Perhaps not surprisingly, Eaves says the work fed her cynicism about men in general and harmed her relationships. “It reinforced the idea that all men are victims of their hormones,” she says.

“It took a while after I left dancing for me to grow out of seeing men in this one dimension.”

Today, Eaves says she has a better idea of what she thinks about stripping than she did when she began her book.

“My attitude has become more negative,” she says. “When I arrived back in Seattle to do more research, I thought I’d lap dance and work a bachelor party, but in a space of a few months, I started thinking, ‘Wow. I don’t like this.’
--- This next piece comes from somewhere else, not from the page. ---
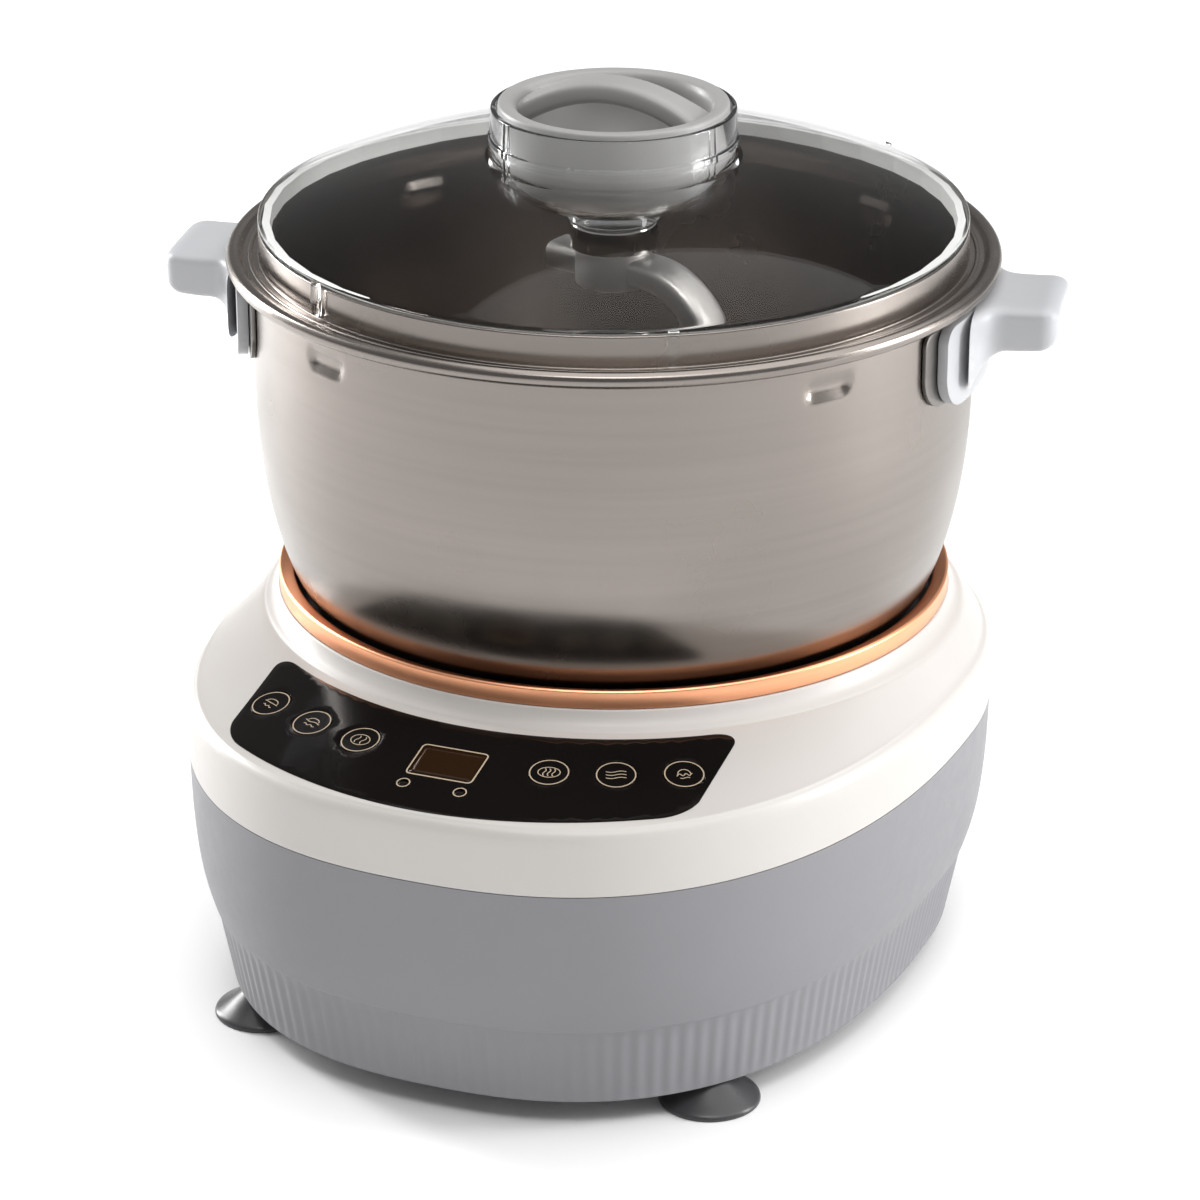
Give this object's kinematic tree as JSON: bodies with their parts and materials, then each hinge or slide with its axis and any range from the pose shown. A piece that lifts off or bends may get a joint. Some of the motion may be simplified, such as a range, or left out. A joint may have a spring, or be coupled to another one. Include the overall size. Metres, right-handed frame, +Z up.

“I don’t think stripping is exploitive because, at least in this country, the women choose to do it,” she says.

“But I do think it reinforces the idea that women can be bought that their appearance, behavior and sexuality are for sale.”

‘Ten years of ballet for this?’

So what do Eaves’ parents think about her naked dancing?

When Eaves first considered stripping, she shared her thoughts with them. “You wouldn’t!” her psychologist mother responded. “Ten years of ballet for this?” her math professor dad joked.

But Eaves never actually told them about her life at the Lusty Lady until she had the contract for “Bare.”

“My father is reading the book now, but my mother is a little afraid of it,” Eaves says with a laugh. “It sits in the middle of a room like a glowing object she doesn’t want to go near.”

And Eaves? She’s ready to move on. As soon as she ends her book tour, she’ll return home to New York to complete her current project.

“It’s a novel about national identity and globalization,” she says. “It has nothing to do with stripping.”